Traffic congestion is a growing problem in many parts of the world, Harare included.
Apart from the haphazard transport system, a number of issues contribute to the crazy traffic jams, among them dysfunctional traffic lights, as well as impatient and errant drivers.
Illegal pick-up points by pirate taxi operators (mishikashika) have also created a fair share of challenges. At the same time, illegal vendors selling their wares seem to have besieged the little space vehicles can navigate through.
Harare Residents Trust executive director Precious Shumba reckons City Parking is responsible for maintaining order regarding vehicle parking.
“The city council should take corrective measures to ensure motorists feel safe parking their vehicles anywhere. It is not wise for someone to park his or her vehicle far from where they intend to conduct business as this naturally attracts thieves,” he said.
Shumba added: “City Parking has a legal obligation to check the authenticity of these so-called reserved parking bays. Similarly, they should collect ‘special’ revenue from businesses that apply for such privileges as they greatly inconvenience a significant number of motorists. Reserved zones should also be properly marked by the authorities, not the business owners.
However, several new liquor stores sprouting throughout the capital have come with a fair share of challenges.
In fact, they are causing a mess.
Apart from parking their vehicles dangerously, and often playing loud music, the guzzlers are also in the habit of relieving themselves in the open.
They equally throw beer containers all over.
The former Ximex Mall environs, the Copacabana Bus Terminus (near Boomerang Bottle Store), Kwame Nkrumah Avenue (adjacent to the Parkade); Jason Moyo Avenue (next to a funeral parlour) are some of the worst affected areas.
The areas have been turned into convenient illegal public drinking places — mostly by touts, illegal money changers, vendors and other rogue residents.
So popular have the liquor stores become that it is difficult to secure parking nearby, even during weekends or holidays. Some of the vehicles make the roads virtually impassable.
Reports also indicate that some of the liquor store operations are not licensed, while others run beyond stipulated hours of business.
Pedestrians, particularly women, are left at the mercy of these rowdy imbibers, especially after sunset as they face all forms of harassment.
Zimbabwe Republic Police Harare Province spokesperson Inspector Luckmore Chakanza warned against public drinking.
He said some of the culprits have been apprehended, with a number of them set to appear before the courts as the force moves to restore sanity in the city.
“Anyone caught breaking the law will be charged accordingly; liquor stores operating beyond the stipulated hours should be warned that it is an offence and the law will catch up with them,” he warned.
Inspector Chakanza urged the public to report the culprits.
The issue of parking spaces, he said, will also be dealt with as it affects the flow of traffic in the CBD.
While in some cases it leads to traffic congestion, he said, in the worst instances, it causes road accidents.
“It should be noted that some of these shop operators are authorised to have reserved parking. However, there should be a certificate to prove that.
“If one does not have it, then they should be arrested because they are violating the regulations,” said Inspector Chakanza.

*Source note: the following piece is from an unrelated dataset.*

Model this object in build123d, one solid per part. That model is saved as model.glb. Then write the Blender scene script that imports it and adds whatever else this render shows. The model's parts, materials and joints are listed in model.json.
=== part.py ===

Local Government and Public Works Deputy Minister Dr Marian Chombo weighed in.
“The authorities are concerned with the level of ignorance shown by business operators and consumers. Liquor store operators and business persons in general must acquire the required paperwork for their businesses to avoid forced closure.
“Business operators need to stick to the dictates of the law to pave the way for restoration of sanity in the CBD. It is everyone’s responsibility as a citizen to be part of the sanity restoration drive in the country and this means knowing what to do and what not to do at any given time,” said the deputy minister.